A good harvest is critical to getting quality crops from the fields to the stores, and to obtain low moisture contents, which will help reduce drying costs. In what is sometimes a rush to get the job done, everyone must be conscious of farm safety in the lead up to, and during, the harvest.

The aim of this instalment on farm safety is to remind farmers about the risks that are present during harvest time, and to continue to encourage farmers to think about farm safety each day of the year as a matter of routine.

We cannot afford to be complacent about farm safety, especially when operating machinery. Doing so poses one of the greatest risks to our safety on the farm.


Everyone operating machinery and equipment needs to be safety conscious at all times.

It is frightening to think that a short lapse in concentration, taking a chance, or not putting effective controls in place to protect everyone, especially children and vulnerable adults, can result in life-changing injuries or death, and leave families traumatised.

In the 10-year period to 2021, farm vehicles and machinery accounted for over half of all work-related fatalities on Irish farms, according to the Health and Safety Authority (HSA).

The most common causes of these fatalities involving vehicles and machinery included: people being crushed, trapped or struck by machinery; people being struck by a falling object; or people slipping and falling.

Many more suffered serious injuries – some of which were life changing.

Knowing these most common causes of incidents informs us about the risks and the need to minimise them.

I want to repeat the message contained in my previous articles – the Farm Safety Code of Practice – Risk Assessment must be reviewed regularly, and before the harvest is one of those times when you need to take it out and go through each section. 

Incorrect handling, transport, and storage of bales has also contributed to farm fatalities.

Bale stacks
The risk of falling from stacks of bales or bales falling on a person is significant unless steps are taken to avoid it happening on your farm. Children should never be allowed to climb stacks of bales because of the risk of falling and the risks of bales falling on them. Climbing stacks to remove bales is a high-risk activity for farmers.

Similarly, when loading bales in the field or unloading in the yard, children and other bystanders should be kept away at all times.  

Irresponsible behaviour

Irresponsible behaviour, when operating farm machinery, is unacceptable and must not be tolerated by any agricultural contractor or farmer.

It is important that all machinery drivers, particularly younger drivers, are reminded of their responsibilities as part of the farm safety conversation.


Particular attention should be paid to the section on electricity in the Farm Safety Code of Practice – Risk Assessment in relation to the storage of straw and the drying of grain.

Substandard or poorly maintained electrical installations and equipment can lead to injury or death and can also lead to fire in grain or straw stores.

Remember, you must always use a registered electrical contractor to carry out electrical work.

If constructing or upgrading grain drying or storage facilities, please consult the specification on the Department of Agriculture, Food and the Marine website.

It is also worth checking out the Targeted Agricultural Modernisation Scheme (TAMS II) for grant aid for the construction of grain stores, grain equipment including dryers, rewiring buildings, and yard lighting.
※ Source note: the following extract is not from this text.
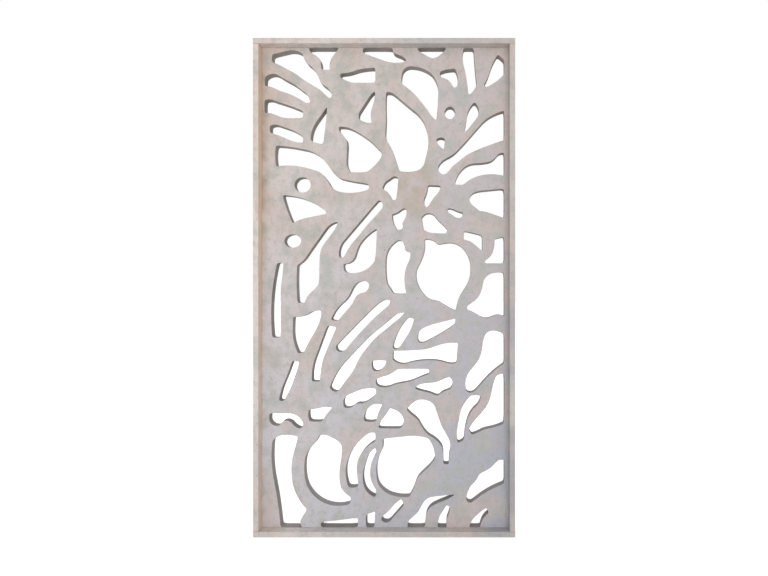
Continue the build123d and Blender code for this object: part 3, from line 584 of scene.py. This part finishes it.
zinc_material = steel("mild steel, zinc plated", patches=(SPANGLE, 3.0, 0.5),
                      tints=(0.35, 0.70, "B9BCC0", "9A9DA3"),
                      dullness=(0.3, 0.7, 0.30, 0.48), metallic=1.0)
bar_material = steel("mild steel bar, mill scale and rust",
                     patches=(SCALE_PATCH, 5.0, 0.65),
                     tints=(0.42, 0.62, "5A5654", "7A4A2E"),
                     dullness=(0.4, 0.6, 0.45, 0.85), metallic=0.6)

# %% [markdown]
# ## Worn edges on the castings
#
# A cast edge is never a knife edge: the mould rounds it and handling wears it. The solids
# have sharp arrises, so each casting is copied, and its loose triangles are merged into
# one skin. The copy stands for the solid, which stays in the physics.

# %% Copy a solid and merge its skin
WELD = 0.005 * MM          # corners nearer than this are one corner


def merged_copy(node, name):
    """A copy of a solid with its triangles merged, left selected in edit mode."""
    bpy.ops.object.select_all(action="DESELECT")
    solid = frame["nodes"][node]
    piece = solid.copy()
    piece.data = solid.data.copy()
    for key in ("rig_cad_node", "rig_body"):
        del piece[key]
    piece.parent = None
    piece.name = piece.data.name = name
    bpy.context.scene.collection.objects.link(piece)
    piece.select_set(True)
    bpy.context.view_layer.objects.active = piece
    bpy.ops.mesh.customdata_custom_splitnormals_clear()
    bpy.ops.object.mode_set(mode="EDIT")
    bpy.ops.mesh.select_mode(type="EDGE")
    bpy.ops.mesh.select_all(action="SELECT")
    bpy.ops.mesh.remove_doubles(threshold=WELD)
    return piece


def select_faces(piece, wanted):
    """Selects the faces that wanted() accepts, and leaves the piece in edit mode."""
    bpy.ops.object.mode_set(mode="OBJECT")
    for part in (*piece.data.vertices, *piece.data.edges, *piece.data.polygons):
        part.select = False
    for face in piece.data.polygons:
        face.select = wanted(face)
    bpy.ops.object.mode_set(mode="EDIT")
    bpy.ops.mesh.select_mode(type="FACE")


def stand_for(piece, node, material):
    """Gives a finished copy its material, and lets it take the place of its solid."""
    piece.data.materials.clear()
    piece.data.materials.append(material)
    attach(piece, "root")
    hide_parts(node)
    print(piece.name, "has", len(piece.data.polygons), "faces")


# %% [markdown]
# A bevel modifier is not safe on a flat face with seventy-three holes, because the edges
# that join the holes throw its corners far away. An inset follows only the outline. The
# flat face is sunk by the wear, and two insets bring it back up, which leaves a quarter
# round with two facets along every arris.

# %% The leaf with worn arrises
LEAF_WEAR = 1.6 * MM
FIRST_FACET, SECOND_FACET = 0.293, 0.707   # shares of a quarter round cut in two
SQUARE_ON = 0.999          # Y of the normal beyond which a face is part of the flat faces

leaf = merged_copy("jali_leaf", "pierced_leaf")
for towards in (-1, 1):
    select_faces(leaf, lambda face: face.normal.y * towards > SQUARE_ON)
    bpy.ops.transform.translate(value=(0, -towards * LEAF_WEAR, 0))
    bpy.ops.mesh.inset(thickness=FIRST_FACET * LEAF_WEAR, depth=SECOND_FACET * LEAF_WEAR)
    bpy.ops.mesh.inset(thickness=SECOND_FACET * LEAF_WEAR, depth=FIRST_FACET * LEAF_WEAR)
print("front and back of the leaf worn by", round(LEAF_WEAR / MM, 2), "mm")

# %% [markdown]
# The outlines are still made of short straight runs. A subdivision surface rounds them:
# an edge with a full crease stays an arris, but a line of such edges becomes a smooth
# curve. Corners, where a creased edge runs through the thickness, stay corners. The new
# cuts across walls and arrises bend nothing, so they are dissolved again afterwards.

# %% Round the outlines
CORNER = math.radians(20)  # the runs of one curve turn by less than this at each step
STRAIGHT = math.radians(0.5)   # an edge that turns by less than this bends nothing

bpy.ops.mesh.select_mode(type="EDGE")
bpy.ops.mesh.select_all(action="DESELECT")
bpy.ops.mesh.edges_select_sharp(sharpness=CORNER)
bpy.ops.transform.edge_crease(value=1.0)
bpy.ops.object.mode_set(mode="OBJECT")
finer = leaf.modifiers.new("finer curves", "SUBSURF")
finer.levels = finer.render_levels = 1
bpy.ops.object.modifier_apply(modifier=finer.name)
print("with rounded outlines the leaf has", len(leaf.data.polygons), "faces")
select_faces(leaf, lambda face: abs(face.normal.y) < SQUARE_ON)
bpy.ops.mesh.dissolve_limited(angle_limit=STRAIGHT)

# %% [markdown]
# Long thin triangles of the flat front and back fold over when they are subdivided. So
# both flat faces are taken out, and each is filled again from its rounded outlines.

# %% Fill the flat front and back again
FLAT = 0.01 * MM           # a face whose corners are this near to a plane lies in it

for plane in (leaf_low.y, leaf_high.y):
    select_faces(leaf, lambda face: all(
        abs(leaf.data.vertices[v].co.y - plane) < FLAT for v in face.vertices))
    bpy.ops.mesh.delete(type="FACE")
    bpy.ops.mesh.select_mode(type="EDGE")
    bpy.ops.mesh.select_all(action="DESELECT")
    bpy.ops.mesh.select_non_manifold(use_wire=False, use_multi_face=False,
                                     use_non_contiguous=False, use_verts=False)
    bpy.ops.mesh.fill(use_beauty=True)
bpy.ops.mesh.select_all(action="SELECT")
bpy.ops.mesh.normals_make_consistent(inside=False)
bpy.ops.object.mode_set(mode="OBJECT")
print("filled again it has", len(leaf.data.polygons))

# %% [markdown]
# Smooth shading across the worn arris would also bend the light on the big flat face. So
# the flat faces are marked strong, and the weighted normal modifier lets them decide.

# %% Shade the leaf and put it in place
CREASED = math.radians(50) # edges that turn by more than this keep a hard line

select_faces(leaf, lambda face: abs(face.normal.y) > SQUARE_ON)
bpy.ops.mesh.mod_weighted_strength(set=True, face_strength="STRONG")
bpy.ops.object.mode_set(mode="OBJECT")
bpy.ops.object.shade_smooth_by_angle(angle=CREASED)
flat_faces = leaf.modifiers.new("flat faces stay flat", "WEIGHTED_NORMAL")
flat_faces.keep_sharp = True
flat_faces.use_face_influence = True
bpy.ops.object.modifier_apply(modifier=flat_faces.name)
stand_for(leaf, "jali_leaf", leaf_material)

# %% [markdown]
# The strips are plain bars, so a bevel modifier does for them.

# %% The four strips with worn arrises
BORDER_WEAR = 1.2 * MM
ARRIS = math.radians(35)   # an edge that turns by more than this is an arris

for side in ("head", "sill", "left_jamb", "right_jamb"):
    strip = merged_copy(f"{side}_strip", f"{side}_border")
    bpy.ops.mesh.dissolve_limited(angle_limit=STRAIGHT)
    bpy.ops.object.mode_set(mode="OBJECT")
    bpy.ops.object.shade_smooth()
    rounding = strip.modifiers.new("worn edge", "BEVEL")
    rounding.width = BORDER_WEAR
    rounding.segments = 2
    rounding.angle_limit = ARRIS
    rounding.harden_normals = True
    bpy.ops.object.modifier_apply(modifier=rounding.name)
    stand_for(strip, f"{side}_strip", border_material)

# %% [markdown]
# ## Finish the pieces that keep their solids
#
# The beds, sockets, pins and bars already have their real shape, so each only takes its
# material. What is sealed inside the concrete gets one too, since a section through the
# screen would show it.

# %% Give every solid its material
finishes = {"bedding_mortar": mortar_material, "socket_steel": zinc_material,
            "bar_steel": bar_material, "leaf_concrete": leaf_material,
            "border_concrete": border_material}
slots = {row["node"]: row["material_slot"] for row in frame["record"]["subparts"]}
for name, solid in frame["nodes"].items():
    solid.data.materials.clear()
    solid.data.materials.append(finishes[slots[name]])
print("finished", len(frame["nodes"]), "solids")

# %% [markdown]
# ## Background and floor
#
# The photograph is a cut-out on white. The world therefore shows white to the camera and
# to reflections, through the Light Path node, while the light that it throws on the screen
# stays plain.

# %% White world
AMBIENT = 0.68             # strength of the world's light on the screen


def looked_at(tree):
    """1 for rays from the camera, in reflections and through clear things, 0 for others."""
    rays = put(tree, "ShaderNodeLightPath")
    seen = put(tree, "ShaderNodeMath", {0: rays.outputs["Is Camera Ray"],
                                        1: rays.outputs["Is Glossy Ray"]},
               operation="MAXIMUM")
    return put(tree, "ShaderNodeMath", {0: seen, 1: rays.outputs["Is Transmission Ray"]},
               operation="MAXIMUM")


world = bpy.data.worlds.new("studio")
bpy.context.scene.world = world
world.use_nodes = True
air = world.node_tree
air.nodes.clear()
strength = put(air, "ShaderNodeMapRange",
               {0: looked_at(air), 1: 0.0, 2: 1.0, 3: AMBIENT, 4: 1.0})
sky = put(air, "ShaderNodeBackground", {"Color": colour("FFFFFF"), "Strength": strength})
put(air, "ShaderNodeOutputWorld", {"Surface": sky})
print("world light", AMBIENT)

# %% [markdown]
# The floor is a real, pale, matt floor, so it keeps the shadow of the screen and throws
# light up at it. To the camera and in reflections it also glows a little, just enough to
# come out white where no shadow lies.

# %% Pale floor
FLOOR_SIDE = 60.0
FLOOR_GLOW = 0.54          # with the light that falls on it, the floor comes out white

bpy.ops.object.select_all(action="DESELECT")
bpy.ops.mesh.primitive_plane_add(size=FLOOR_SIDE, location=(0, 0, 0))
floor = bpy.context.object
floor.name = "floor"
floor_material, ground = blank_material("matt white floor")
glow = put(ground, "ShaderNodeMath", {0: looked_at(ground), 1: FLOOR_GLOW}, **TIMES)
floor_surface = put(ground, "ShaderNodeBsdfPrincipled",
                    {"Base Color": colour("E8E6E4"), "Roughness": 0.9,
                     "Emission Color": colour("FFFFFF"), "Emission Strength": glow})
put(ground, "ShaderNodeOutputMaterial", {"Surface": floor_surface})
floor.data.materials.append(floor_material)
print("floor", FLOOR_SIDE, "metres wide")

# %% [markdown]
# ## Light
#
# The photograph's light is flat and comes from the front: the leaf's face is even, and the
# walls of the openings fall dark. One broad lamp in front, low and a little to the right,
# does that, together with the shade painted on the leaf's walls. A weak lamp behind keeps
# the back readable when the screen is looked at from there, and from the front it only
# brightens the walls of the openings a little.

# %% Two soft lamps
def soft_lamp(name, location, wide, high, watts):
    """A soft rectangular lamp that is turned towards the middle of the screen."""
    bpy.ops.object.light_add(type="AREA", location=location)
    lamp = bpy.context.object
    lamp.name = name
    lamp.data.shape = "RECTANGLE"
    lamp.data.size = wide
    lamp.data.size_y = high
    lamp.data.energy = watts
    away = lamp.location.copy()
    away.z -= HEIGHT / 2
    lamp.rotation_mode = "QUATERNION"
    lamp.rotation_quaternion = away.to_track_quat("Z", "Y")
    print(name, watts, "watts")


soft_lamp("broad lamp", location=(1.0, -4.6, 0.9), wide=4.0, high=2.6, watts=88)
soft_lamp("weak lamp", location=(-1.6, 4.6, 1.7), wide=3.0, high=2.4, watts=55)

# %% [markdown]
# ## Camera
#
# The photograph looks square on at the screen, but its eye stands to the right of the
# middle and about half way up: the left walls of the openings show, and the right ones do
# not. A camera that looks straight along the depth, moved sideways, with its frame shifted
# back over the screen, gives just that.

# %% Camera at the photograph's eye
EYE_DISTANCE = 2.140       # in front of the border's face
EYE_ACROSS = 0.2842        # right of the screen's middle
EYE_UP = 1.0118            # above the foot
SCALE_AT_FACE = 0.0040007  # metres a pixel at the border's face
FRAME_WIDE, FRAME_HIGH = 768, 576      # pixels of the photograph
LEFT_PIXEL, FOOT_PIXEL = 252.8, 537.6  # where the screen's left side and foot lie in it
SENSOR = 36.0              # width in millimetres that the lens's length refers to

camera_data = bpy.data.cameras.new("eye")
camera = bpy.data.objects.new("eye", camera_data)
bpy.context.scene.collection.objects.link(camera)
camera.location = (EYE_ACROSS, cad_low.y - EYE_DISTANCE, EYE_UP)
camera.rotation_euler = (math.radians(90), 0, 0)
camera_data.sensor_width = SENSOR
camera_data.lens = SENSOR * EYE_DISTANCE / (SCALE_AT_FACE * FRAME_WIDE)
eye_pixel_x = LEFT_PIXEL + (EYE_ACROSS + WIDTH / 2) / SCALE_AT_FACE
eye_pixel_y = FOOT_PIXEL - EYE_UP / SCALE_AT_FACE
camera_data.shift_x = (FRAME_WIDE / 2 - eye_pixel_x) / FRAME_WIDE
camera_data.shift_y = (eye_pixel_y - FRAME_HIGH / 2) / FRAME_WIDE
camera_data.clip_end = 100
bpy.context.scene.camera = camera
print("lens", round(camera_data.lens, 3), "shift", round(camera_data.shift_x, 4),
      round(camera_data.shift_y, 4))

# %% [markdown]
# ## View
#
# The Standard view shows colours as they are written.

# %% Standard view
bpy.context.scene.view_settings.view_transform = "Standard"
My farm-safety action list

When using your Farm Safety Code of Practice – Risk Assessment as a guide, it is important that you set out your safety action list at the end of the document.

This list will help prevent injuries and save lives.

You must list each safety-control measure that you have identified as missing or as substandard during your checks, and the action that YOU must take on YOUR farm to put an effective control measure in place.

The control will vary according to the risk: It may be a procedure, such as managing child safety on the farm; or maintenance, such as repair of machinery.

Once the control is in place, the action can be signed off and the safety assessment updated.

Farm Safety Week

This week is Farm Safety Week, which is being led by the Irish Farmers’ Association.

Each day this week, a particular theme has been highlighted to promote safe farming practices, and improve farmer health and wellbeing.

So, be sure to ‘think farm safety’ as you plan and go about your work this week – and every week of the year!